In der Sache spricht (jedenfalls prima facie) auch nichts gegen eine solche Übertragbarkeit. Bei den beiden Kammerarten handelt sich dabei um vergleichbare Institutionen. Sowohl die Handwerkskammern als auch die Industrie- und Handelskammern sind Körperschaften des öffentlichen Rechts und als Zwangsverbände ausgestaltet. Die mit den Kammern verfolgten Interessen decken sich in wesentlichen Punkten. So dienen beide Arten von Kammern der Interessenvertretung ihrer Mitglieder (vgl. § 91 Abs. 1 Nr. 1 HwO und § 1 Abs. 1 Hs. 1 IHKG) und sind als Selbstverwaltungskorporationen ausgestaltet. Zudem fördern beide Kammern unter anderem die Aus- und Weiterbildung (vgl. § 91 Abs. 1 Nr. 4 – 6 HwO und § 1 Abs. 2 IHKG)und unterstützen die Behörden durch Anregungen, Vorschläge, Erstattung von Gutachten (vgl. § 91 Abs. 1 Nr. 2 HwO und § 1 Abs. 1 Hs. 2 IHKG). Für die Übertragbarkeit spricht auch, dass §§ 1 Abs. 1, 2 Abs. 3 IHKG den Einflussbereich der Industrie- und Handelskammern auf die Gewerbe erstrecken, die nicht den Handwerkskammern zuzuordnen sind. Damit wird deutlich, dass jedes Gewerbe (zu deren Abgrenzung gegenüber freiberuflichen, insbesondere künstlerischen Tätigkeiten vgl. die nachstehenden Ausführungen), das dem Anwendungsbereich des IHK-Gesetz oder der Handwerksordnung unterfällt, Teil einer der Kammern werden soll und die Kammern in einem einander ergänzenden Alternativ-Verhältnis stehen.

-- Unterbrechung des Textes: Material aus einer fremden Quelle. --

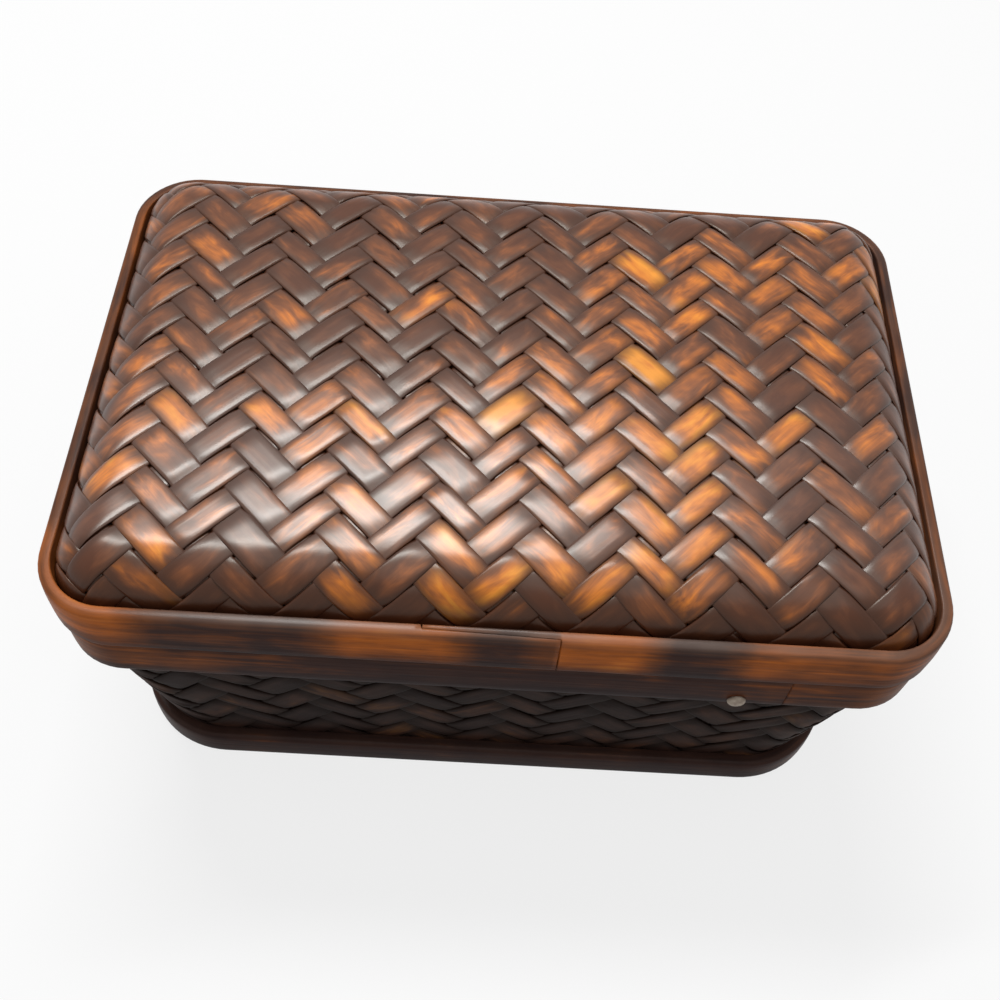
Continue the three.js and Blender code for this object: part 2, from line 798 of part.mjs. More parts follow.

Unterschiede zwischen den beiden Kammerarten bestehen zwar in der inhaltlichen Ausrichtung, die sich notwendigerweise aus der Art der Gewerbe ergibt, welche von den Mitgliedern ausgeübt werden. Dieser Unterschied überwiegt jedoch nicht die Gemeinsamkeiten in Grundgedanken und Struktur und steht deren Vergleichbarkeit in dem hier maßgeblichen Zusammenhang damit nicht entgegen.
2. Die Berufung ist nicht wegen besonderer rechtlicher Schwierigkeiten der Rechtssache (§ 124 Abs. 2 Nr. 2 VwGO) zuzulassen.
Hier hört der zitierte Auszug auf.